Does the real economy still forecast stock returns? Evidence in an age of digital economy and crises
Lorant, Marie
Promotor(s) : Hambuckers, Julien
Date of defense : 2-Sep-2024/7-Sep-2024 • Permalink : http://hdl.handle.net/2268.2/21176
Details
Title : | Does the real economy still forecast stock returns? Evidence in an age of digital economy and crises |
Author : | Lorant, Marie |
Date of defense : | 2-Sep-2024/7-Sep-2024 |
Advisor(s) : | Hambuckers, Julien |
Committee's member(s) : | Crucil, Romain |
Language : | English |
Number of pages : | 100 |
Keywords : | [fr] Stock market [fr] monthly return forecasting [fr] real economy [fr] combination forecast [fr] US |
Discipline(s) : | Business & economic sciences > Finance |
Target public : | Professionals of domain Student |
Institution(s) : | Université de Liège, Liège, Belgique |
Degree: | Master en ingénieur de gestion, à finalité spécialisée en Financial Engineering |
Faculty: | Master thesis of the HEC-Ecole de gestion de l'Université de Liège |
Abstract
[en] This master's thesis investigates the potential link between the real economy and the predictability of equity returns. The aim of the study is to analyze the conclusions reached by Rapach et al. in 2010, in a more recent context. They found out 2 things. First, the real economy, represented through macroeconomic variables, is linked to the stock returns. Second, the combination methods they developped are capable of outperforming a simple historical average. The world having changed, the analysis is carried out over the post-paper years, i.e. after 2010. Our analysis is based on the prediction of monthly equity returns, based on the S&P500 index during 4 out-sample periods. The creation of the individual forecasting models use OLS regression as well as machine learning methods. The forecasting combined models used are derived from the methods used by Rapach et al. Therefore, 3 combined methods are used within each out-sample periods. The greatest contribution to the literature is the fact that we were able to define a link between the real economy and the financial market, via equity returns.

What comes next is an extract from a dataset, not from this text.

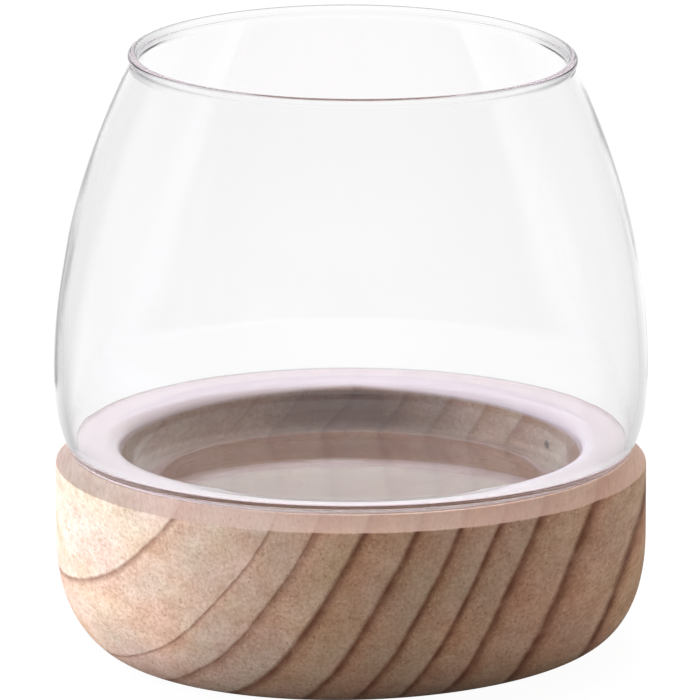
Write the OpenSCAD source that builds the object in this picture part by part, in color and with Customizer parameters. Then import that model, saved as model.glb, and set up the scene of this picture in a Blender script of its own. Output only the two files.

However, the link established is weaker than that observed pre-paper, i.e. before 2010. Moreover, the combination methods used in this thesis are only economically interesting half of the time. Although the results may be satisfactory, they are less conclusive than in 2010. Another important contribution of this thesis is the fact that machine learning methods, although very flexible, are not always the most efficient. While these findings are interesting, the financial literature agrees that financial market prediction remains a highly complex subject. As a result, there is still much room for improvement in the forecast ability of models.